Another way to look at is is to decide you inboard length of the oar... alot of old school recommendations are for a 7/18 leverage ratio. 

 

For example, let's say I want 28inches of inboard oar. Let's figure out the outboard oar length....the formula becomes:

Outboard length = (18/7)*(inboard length)

outboard oar = (18/7)*28 = 72 inches.  add this to 28 = 100 inches. divide by 12 = 8.3 feet. Viola! an 8 foot to 8-1/2' oar.

 

Math is fun.

 

lifting weights is not.

 

 

 

YAY MATH!!!

 

I typically think of it as half the distance between oar locks times three. So if its six feet between oar locks it would be nine foot oars.

 

So many options!

Russ, Great looking boat. Glad to see it on the river. I was curious about that stretch of river, how's the fishing and shuttle time?

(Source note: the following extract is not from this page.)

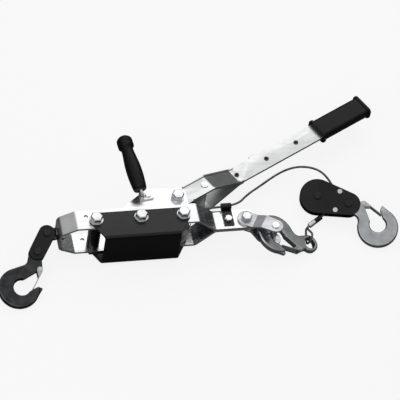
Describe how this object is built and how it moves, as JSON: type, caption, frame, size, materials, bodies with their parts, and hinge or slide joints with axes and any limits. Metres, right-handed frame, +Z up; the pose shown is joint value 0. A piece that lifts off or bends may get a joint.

Keep rowing and listening to the winds of discussion... quite entertaining... and educational.

Cheers, Robb

www.RiverTraining.net

Was my first time on a river in the boat.  I thought it was easy.  IIRC the river was at 6' and I just floated over the rocks.  We didn't fish, though there was some good looking water for Small mouth.  We arrainged a shuttle through the store/resaurant/shuttle service and Service Creek.  I just stopped there and said when I planned to take out, and the rig was there. 

Russ,

I agree with Rob, great looking boat.  Fantastic to see another one make it out on the water!  I think a lot of the advise on this thread would be for a permanent solution, which may not be applicable to you.  From the sounds of your situation, you're re-building your strength and the solution that you are looking for is temporary.  I think that your pencil lead idea will work great because you can continue to remove bits of it as you regain your strength.  Also, it doesn't seem like you're running big water where small technicalities can have a larger impact, so I think that you'll be fine.  Whatever gets you out on the water and helps you enjoy your boat is a good thing.  If you're having fun and are rowing water that is within your skill level, you're doing it right.  As you make your full recovery, you can figure out a permanent oar solution.